§ What is being asked
Copy each line exactly. Leave nothing out.

§ Data shown
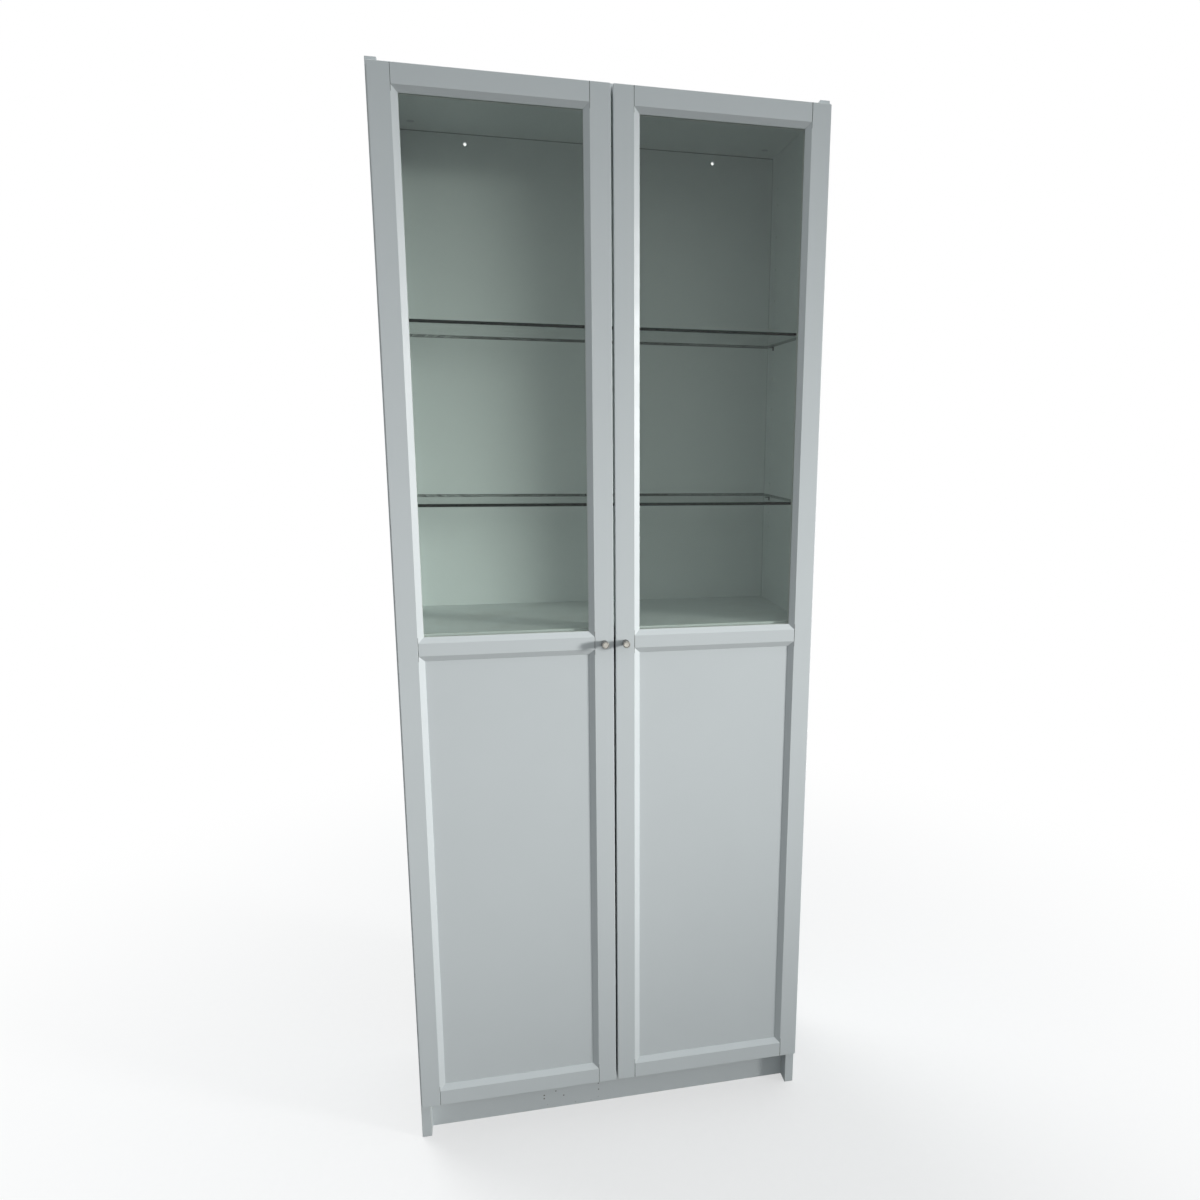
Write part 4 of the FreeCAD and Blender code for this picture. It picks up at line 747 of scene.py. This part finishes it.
def finished(name, node, body, material, solids, angle=32):
    """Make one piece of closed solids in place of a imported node, riding on its body."""
    whole = bmesh.new()
    for solid in solids:
        bmesh.ops.recalc_face_normals(solid, faces=solid.faces)
        carrier = bpy.data.meshes.new("carrier")
        solid.to_mesh(carrier)
        solid.free()
        whole.from_mesh(carrier)
        bpy.data.meshes.remove(carrier)
    data = bpy.data.meshes.new(name)
    whole.to_mesh(data)
    whole.free()
    if not data.polygons:
        raise RuntimeError("nothing was modelled for " + name)
    data.materials.append(material)
    data.shade_smooth()
    data.set_sharp_from_angle(angle=math.radians(angle))
    piece = bpy.data.objects.new(name, data)
    bpy.context.scene.collection.objects.link(piece)
    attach(piece, body)
    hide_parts(node)


# ------------------------------------------------------------------------- operators
class BOOKCASE_OT_stage(bpy.types.Operator):
    """Set up the floor, the soft lights, the white surroundings and the camera"""

    bl_idname = "bookcase.stage"
    bl_label = "Stage"

    def execute(self, context):
        scene = context.scene
        scene.view_settings.view_transform = "Standard"
        self.make_floor(scene)
        self.make_lights(scene)
        self.make_surroundings(scene)
        self.make_camera(scene)
        return {"FINISHED"}

    def make_floor(self, scene):
        """A pale disc that keeps the soft shadow near the bookcase and is white further off."""
        solid = bmesh.new()
        bmesh.ops.create_circle(solid, cap_ends=True, radius=14.0, segments=96)
        data = bpy.data.meshes.new("floor")
        solid.to_mesh(data)
        solid.free()
        floor = bpy.data.objects.new("floor", data)
        scene.collection.objects.link(floor)
        material, tree, shader = new_finish("pale_floor", Roughness=0.8, IOR=1.3)
        place = tree.place()
        grain = tree.noise(place, 60.0, 4.0, 0.6)
        tone = tree.blend(grain, PALE, (0.84, 0.84, 0.84, 1))
        tree.feed(shader, Base_Color=tone)
        glow = tree.add("ShaderNodeEmission", {"Color": (1, 1, 1, 1), "Strength": 1.0})
        reach = tree.ramp(tree.vector("LENGTH", place), 0.5, 2.2, 0.55, 1.0)
        lit = self.mix(tree, reach, shader, glow)
        dull = tree.add("ShaderNodeBsdfDiffuse", {"Color": (0.15, 0.15, 0.15, 1)})
        seen = self.mix(tree, self.seen_share(tree, tree.xyz(place)[1]), dull, lit)
        tree.link(seen.outputs[0], tree.tree.nodes["Material Output"].inputs["Surface"])
        data.materials.append(material)

    def mix(self, tree, share, one, other):
        shaders = {0: share, 1: one.outputs[0], 2: other.outputs[0]}
        return tree.add("ShaderNodeMixShader", shaders)

    def seen_share(self, tree, depth):
        """How white the room is: fully where it is seen, less where the front is mirrored."""
        path = tree.add("ShaderNodeLightPath").outputs
        direct = tree.math("MAXIMUM", path["Is Camera Ray"], path["Is Transmission Ray"])
        mirrored = tree.math("MULTIPLY", path["Is Glossy Ray"], tree.ramp(depth, -0.6, 0.4))
        return tree.math("MAXIMUM", direct, mirrored)

    def make_lights(self, scene):
        """A key light from the right and a weak one from behind and above."""
        key = bpy.data.lights.new("key_light", "SPOT")
        key.energy = KEY_POWER
        key.spot_size = math.radians(18.2)
        key.spot_blend = 1.0
        key.shadow_soft_size = 0.7
        key.color = (1.0, 0.998, 0.99)
        middle = Vector((-0.12, -0.13, 0.91))
        towards = Vector((0.875, -0.46, 0.15)).normalized()
        self.aim(scene, key, middle + 8.0 * towards, towards)
        rear = bpy.data.lights.new("rear_light", "SUN")
        rear.energy = 1.3
        rear.angle = math.radians(30.0)
        towards = Vector((-0.35, 0.45, 0.82)).normalized()
        self.aim(scene, rear, 4.0 * towards, towards)

    def aim(self, scene, lamp, at, towards):
        holder = bpy.data.objects.new(lamp.name, lamp)
        holder.rotation_euler = towards.to_track_quat("Z", "Y").to_euler()
        holder.location = at
        scene.collection.objects.link(holder)

    def make_surroundings(self, scene):
        """White where it is seen directly, and a soft room, brighter to the right, as light."""
        world = scene.world = bpy.data.worlds.new("pale_room")
        world.use_nodes = True
        tree = Tree(world.node_tree)
        tree.tree.nodes.clear()
        direction = tree.add("ShaderNodeTexCoord").outputs["Generated"]
        across, depth, height = tree.xyz(direction)
        sideways = tree.ramp(across, -0.9, 0.9, 0.34, 0.61)
        upwards = tree.ramp(height, -0.1, 0.9, 0.90, 1.55)
        strength = tree.math("MULTIPLY", sideways, upwards)
        room = {"Color": (0.93, 0.98, 1.0, 1), "Strength": strength}
        fill = tree.add("ShaderNodeBackground", room)
        white = tree.add("ShaderNodeBackground", {"Color": (1, 1, 1, 1), "Strength": 1.0})
        mixed = self.mix(tree, self.seen_share(tree, depth), fill, white)
        tree.add("ShaderNodeOutputWorld", {"Surface": mixed.outputs[0]})

    def make_camera(self, scene):
        camera = bpy.data.cameras.new("camera")
        camera.sensor_width = 36.0
        camera.lens = 26.557
        camera.shift_x = -0.07433
        camera.shift_y = 0.00667
        camera.dof.use_dof = False
        holder = bpy.data.objects.new("camera", camera)
        holder.location = (-0.22183, -1.77281, 1.42674)
        holder.rotation_euler = (1.376063, -0.011110, -0.218521)
        scene.collection.objects.link(holder)
        scene.camera = holder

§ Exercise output
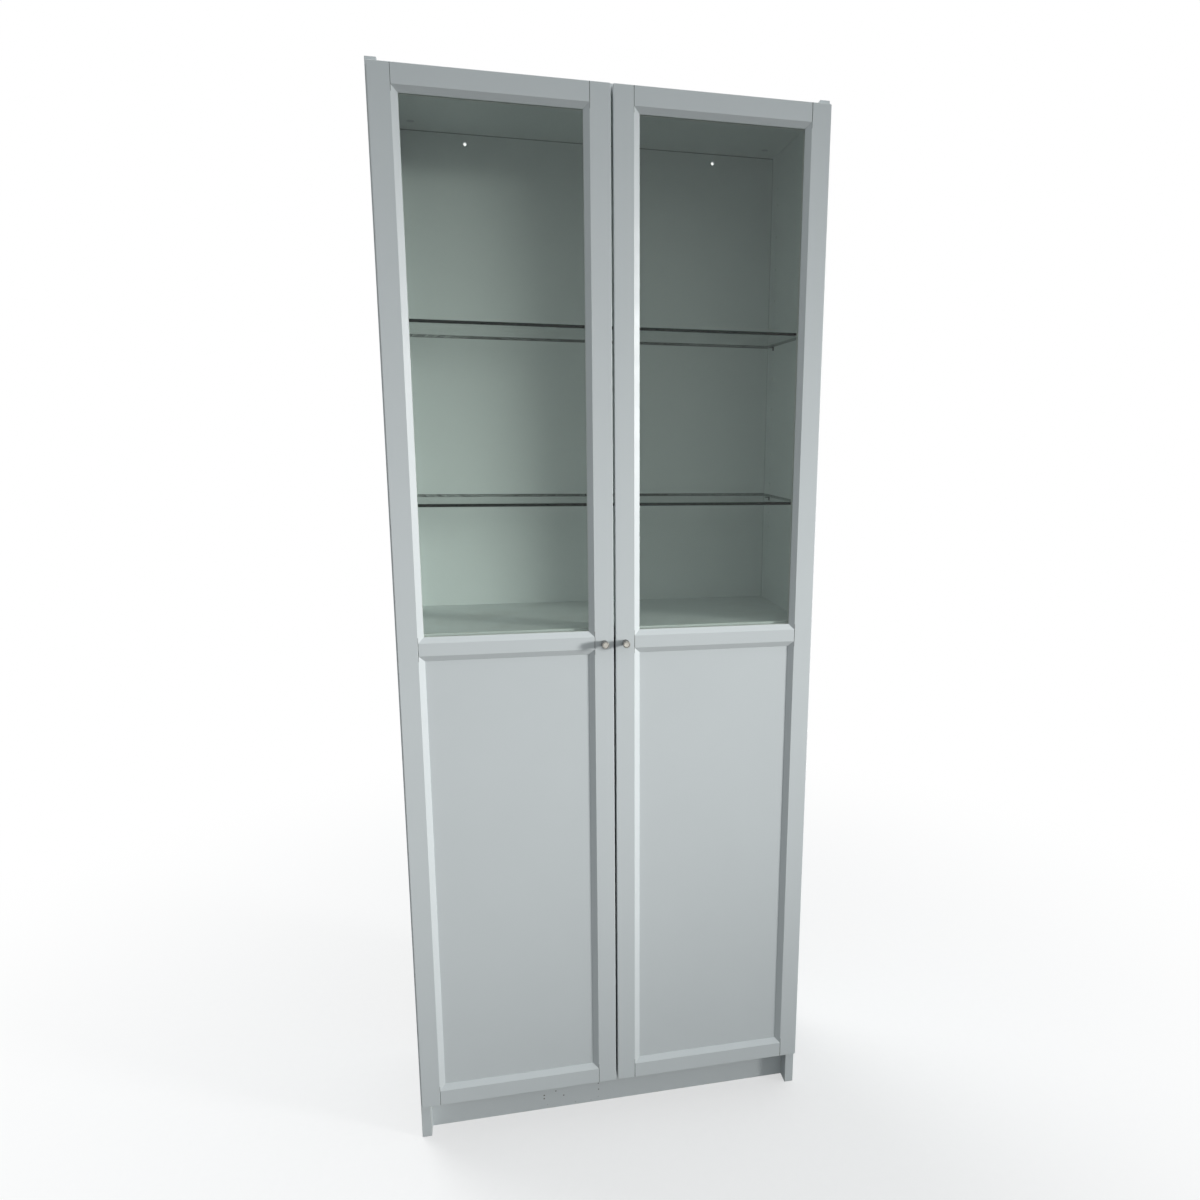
Write part 4 of the FreeCAD and Blender code for this picture. It picks up at line 747 of scene.py. This part finishes it.
def finished(name, node, body, material, solids, angle=32):
    """Make one piece of closed solids in place of a imported node, riding on its body."""
    whole = bmesh.new()
    for solid in solids:
        bmesh.ops.recalc_face_normals(solid, faces=solid.faces)
        carrier = bpy.data.meshes.new("carrier")
        solid.to_mesh(carrier)
        solid.free()
        whole.from_mesh(carrier)
        bpy.data.meshes.remove(carrier)
    data = bpy.data.meshes.new(name)
    whole.to_mesh(data)
    whole.free()
    if not data.polygons:
        raise RuntimeError("nothing was modelled for " + name)
    data.materials.append(material)
    data.shade_smooth()
    data.set_sharp_from_angle(angle=math.radians(angle))
    piece = bpy.data.objects.new(name, data)
    bpy.context.scene.collection.objects.link(piece)
    attach(piece, body)
    hide_parts(node)


# ------------------------------------------------------------------------- operators
class BOOKCASE_OT_stage(bpy.types.Operator):
    """Set up the floor, the soft lights, the white surroundings and the camera"""

    bl_idname = "bookcase.stage"
    bl_label = "Stage"

    def execute(self, context):
        scene = context.scene
        scene.view_settings.view_transform = "Standard"
        self.make_floor(scene)
        self.make_lights(scene)
        self.make_surroundings(scene)
        self.make_camera(scene)
        return {"FINISHED"}

    def make_floor(self, scene):
        """A pale disc that keeps the soft shadow near the bookcase and is white further off."""
        solid = bmesh.new()
        bmesh.ops.create_circle(solid, cap_ends=True, radius=14.0, segments=96)
        data = bpy.data.meshes.new("floor")
        solid.to_mesh(data)
        solid.free()
        floor = bpy.data.objects.new("floor", data)
        scene.collection.objects.link(floor)
        material, tree, shader = new_finish("pale_floor", Roughness=0.8, IOR=1.3)
        place = tree.place()
        grain = tree.noise(place, 60.0, 4.0, 0.6)
        tone = tree.blend(grain, PALE, (0.84, 0.84, 0.84, 1))
        tree.feed(shader, Base_Color=tone)
        glow = tree.add("ShaderNodeEmission", {"Color": (1, 1, 1, 1), "Strength": 1.0})
        reach = tree.ramp(tree.vector("LENGTH", place), 0.5, 2.2, 0.55, 1.0)
        lit = self.mix(tree, reach, shader, glow)
        dull = tree.add("ShaderNodeBsdfDiffuse", {"Color": (0.15, 0.15, 0.15, 1)})
        seen = self.mix(tree, self.seen_share(tree, tree.xyz(place)[1]), dull, lit)
        tree.link(seen.outputs[0], tree.tree.nodes["Material Output"].inputs["Surface"])
        data.materials.append(material)

    def mix(self, tree, share, one, other):
        shaders = {0: share, 1: one.outputs[0], 2: other.outputs[0]}
        return tree.add("ShaderNodeMixShader", shaders)

    def seen_share(self, tree, depth):
        """How white the room is: fully where it is seen, less where the front is mirrored."""
        path = tree.add("ShaderNodeLightPath").outputs
        direct = tree.math("MAXIMUM", path["Is Camera Ray"], path["Is Transmission Ray"])
        mirrored = tree.math("MULTIPLY", path["Is Glossy Ray"], tree.ramp(depth, -0.6, 0.4))
        return tree.math("MAXIMUM", direct, mirrored)

    def make_lights(self, scene):
        """A key light from the right and a weak one from behind and above."""
        key = bpy.data.lights.new("key_light", "SPOT")
        key.energy = KEY_POWER
        key.spot_size = math.radians(18.2)
        key.spot_blend = 1.0
        key.shadow_soft_size = 0.7
        key.color = (1.0, 0.998, 0.99)
        middle = Vector((-0.12, -0.13, 0.91))
        towards = Vector((0.875, -0.46, 0.15)).normalized()
        self.aim(scene, key, middle + 8.0 * towards, towards)
        rear = bpy.data.lights.new("rear_light", "SUN")
        rear.energy = 1.3
        rear.angle = math.radians(30.0)
        towards = Vector((-0.35, 0.45, 0.82)).normalized()
        self.aim(scene, rear, 4.0 * towards, towards)

    def aim(self, scene, lamp, at, towards):
        holder = bpy.data.objects.new(lamp.name, lamp)
        holder.rotation_euler = towards.to_track_quat("Z", "Y").to_euler()
        holder.location = at
        scene.collection.objects.link(holder)

    def make_surroundings(self, scene):
        """White where it is seen directly, and a soft room, brighter to the right, as light."""
        world = scene.world = bpy.data.worlds.new("pale_room")
        world.use_nodes = True
        tree = Tree(world.node_tree)
        tree.tree.nodes.clear()
        direction = tree.add("ShaderNodeTexCoord").outputs["Generated"]
        across, depth, height = tree.xyz(direction)
        sideways = tree.ramp(across, -0.9, 0.9, 0.34, 0.61)
        upwards = tree.ramp(height, -0.1, 0.9, 0.90, 1.55)
        strength = tree.math("MULTIPLY", sideways, upwards)
        room = {"Color": (0.93, 0.98, 1.0, 1), "Strength": strength}
        fill = tree.add("ShaderNodeBackground", room)
        white = tree.add("ShaderNodeBackground", {"Color": (1, 1, 1, 1), "Strength": 1.0})
        mixed = self.mix(tree, self.seen_share(tree, depth), fill, white)
        tree.add("ShaderNodeOutputWorld", {"Surface": mixed.outputs[0]})

    def make_camera(self, scene):
        camera = bpy.data.cameras.new("camera")
        camera.sensor_width = 36.0
        camera.lens = 26.557
        camera.shift_x = -0.07433
        camera.shift_y = 0.00667
        camera.dof.use_dof = False
        holder = bpy.data.objects.new("camera", camera)
        holder.location = (-0.22183, -1.77281, 1.42674)
        holder.rotation_euler = (1.376063, -0.011110, -0.218521)
        scene.collection.objects.link(holder)
        scene.camera = holder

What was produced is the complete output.